For most people, saving for retirement is a career-long effort. Unfortunately, if you face financial struggles, you may wonder whether that savings is in jeopardy. Will you have to use your retirement savings to pay your debts? Is bankruptcy an option in your situation? What should you know about the fate of your retirement accounts?
Should you use your retirement savings to pay for debts?
While it might be tempting to use the savings you have built to pay off your debts, that can be a significant financial misstep. Not only does this limit your savings, but you may also face costly penalties and taxes that can have a long-term impact on your finances.
How are retirement accounts treated in bankruptcy?
Federal law protects some individual retirement accounts (IRA) from creditors during the divorce process. The Bankruptcy Abuse Prevention and Consumer Protection Act (BAPCPA) of 2005 protects Traditional and Roth IRAs up to a certain limit.
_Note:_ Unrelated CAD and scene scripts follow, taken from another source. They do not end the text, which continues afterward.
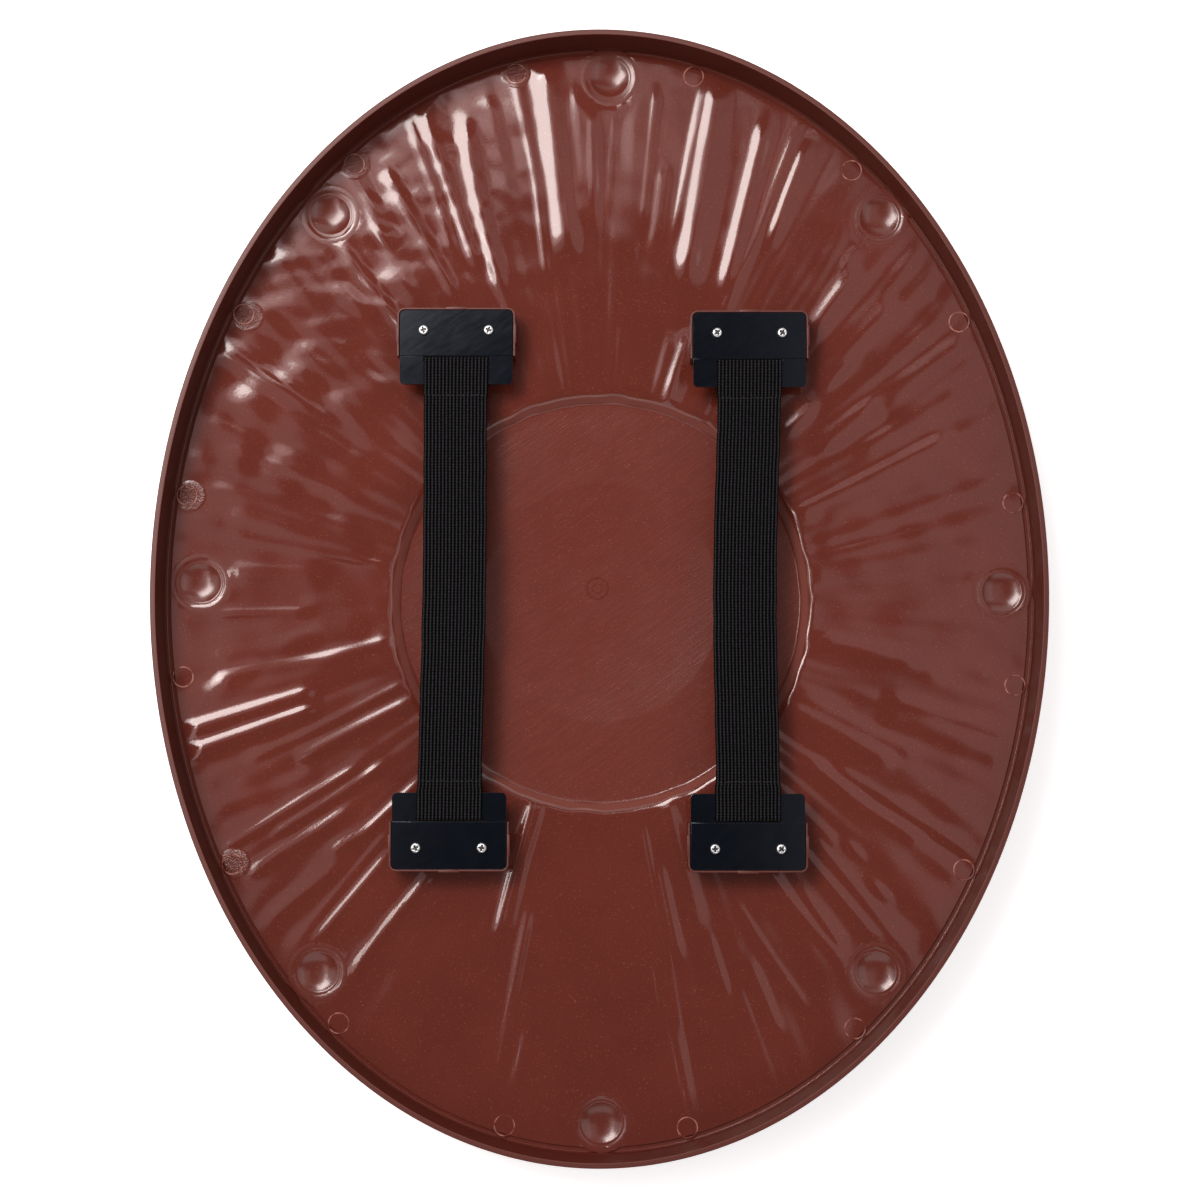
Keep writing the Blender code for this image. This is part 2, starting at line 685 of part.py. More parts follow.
def main():
    """Clears the scene and builds the shield."""
    for leftover in list(bpy.data.objects):
        bpy.data.objects.remove(leftover)
    shell_plastic = material("brown_plastic", (0.105, 0.026, 0.017), 0.25)
    plate_plastic = material("black_plastic", (0.008, 0.009, 0.012), 0.40)
    webbing = material("black_elastic", (0.010, 0.010, 0.010), 0.85)
    steel = material("bright_steel", (0.60, 0.60, 0.58), 0.30, 1.0)
    make_shell(shell_plastic)
    for anchor in ANCHORS:
        make_plate(anchor, plate_plastic)
    make_screws(steel)
    for strap in STRAPS:
        make_strap(strap, webbing)


if __name__ == "__main__":
    main()
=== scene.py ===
"""Looks for the back of an oval costume shield in glossy brown moulded plastic.

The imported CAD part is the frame. Each operator makes one group of pieces over it, in metres,
with the shield lying on its front and its hollow back up.
"""
import math
from collections import namedtuple

import bmesh
import bpy
import numpy as np
from bpy.props import FloatProperty, FloatVectorProperty, IntProperty, PointerProperty
from mathutils import Matrix, Vector


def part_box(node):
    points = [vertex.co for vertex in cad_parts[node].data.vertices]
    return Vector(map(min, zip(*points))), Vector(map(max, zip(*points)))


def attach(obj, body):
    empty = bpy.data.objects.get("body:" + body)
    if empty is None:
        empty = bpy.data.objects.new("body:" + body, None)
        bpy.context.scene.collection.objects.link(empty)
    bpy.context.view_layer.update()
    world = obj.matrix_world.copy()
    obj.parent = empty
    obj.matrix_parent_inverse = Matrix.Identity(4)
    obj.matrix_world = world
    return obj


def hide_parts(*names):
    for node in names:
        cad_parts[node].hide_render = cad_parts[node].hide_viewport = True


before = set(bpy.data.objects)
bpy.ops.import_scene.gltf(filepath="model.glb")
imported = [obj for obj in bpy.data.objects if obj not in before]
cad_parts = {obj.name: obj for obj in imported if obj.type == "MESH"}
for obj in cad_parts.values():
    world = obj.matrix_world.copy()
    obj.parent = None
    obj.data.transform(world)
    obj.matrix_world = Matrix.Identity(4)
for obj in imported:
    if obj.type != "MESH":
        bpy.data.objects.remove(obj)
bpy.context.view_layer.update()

bl_info = {
    "name": "Costume shield back",
    "version": (1, 0, 0),
    "blender": (4, 5, 0),
    "location": "3D View > Sidebar > Shield",
    "description": "Makes the moulded shell, anchor plates, screws and elastic straps of a costume shield",
    "category": "Object",
}

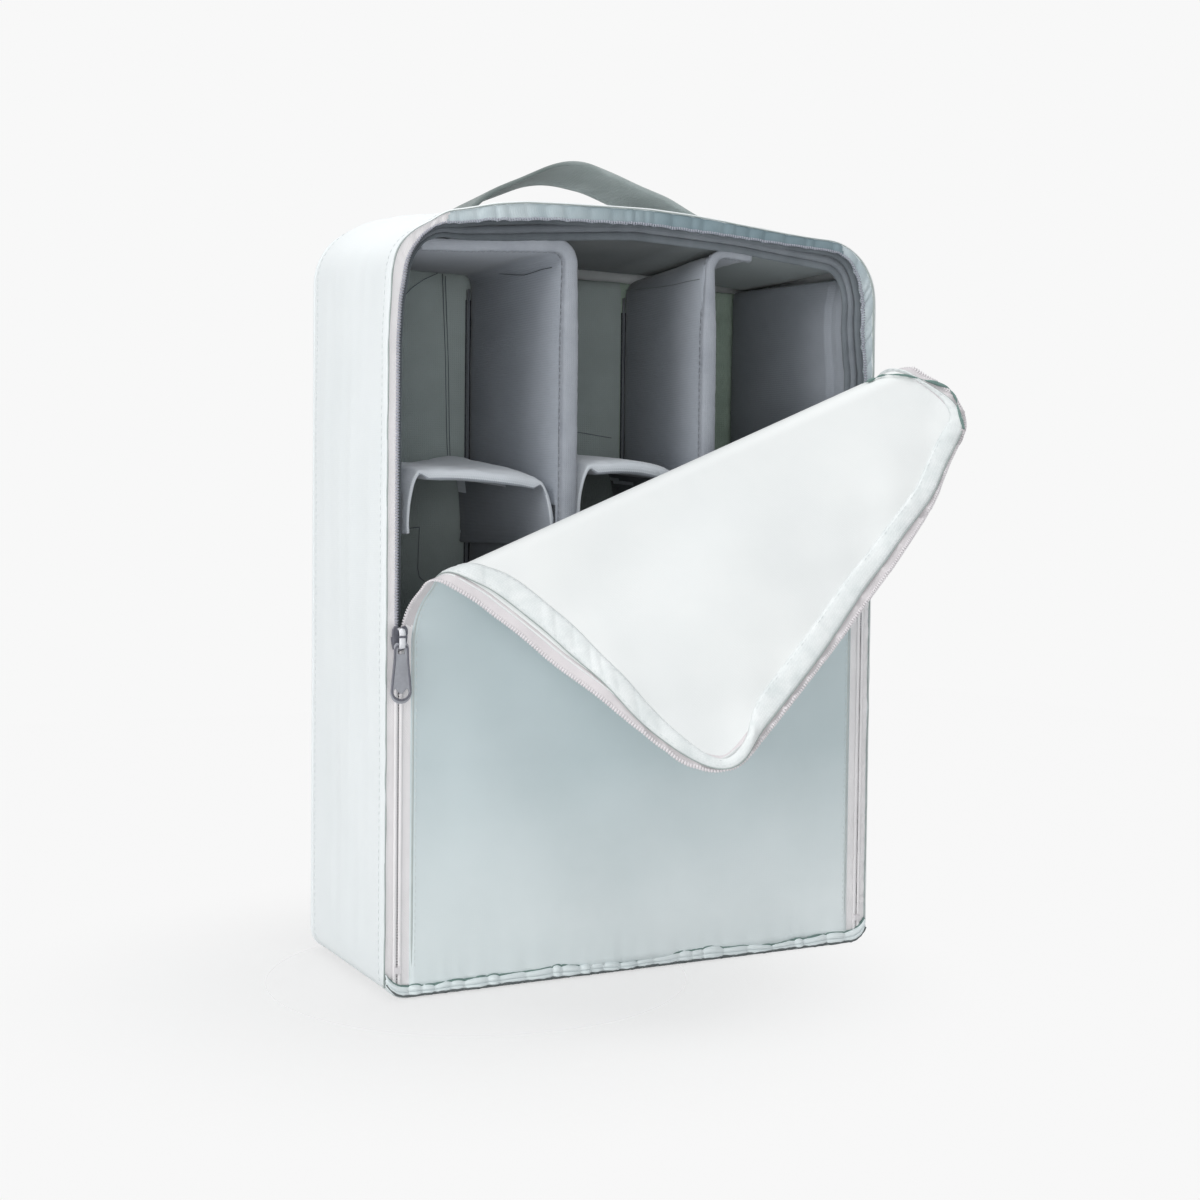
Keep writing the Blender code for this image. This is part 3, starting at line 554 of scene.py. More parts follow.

As of 2022, this limit is $1,512,350. SEP, SIMPLE and most rollover IRAs have full protection under this law.
The Employee Retirement Income Security Act (ERISA) also protects other accounts. Exemptions under this law include many 401(k) and 403(b) accounts as well as profit-sharing and deferred compensation plans. The full value of ERISA-qualified accounts is exempt from the bankruptcy process.
As a result, much of your retirement savings may be exempt during bankruptcy proceedings. Creditors will not be able to seize these funds, and you can maintain the savings that can form the foundation of your future financial security.
If you face difficult financial circumstances, it is possible to address those debts while protecting the retirement savings you have built throughout your career. Learning more about your legal options can help you make sound financial decisions during this difficult time.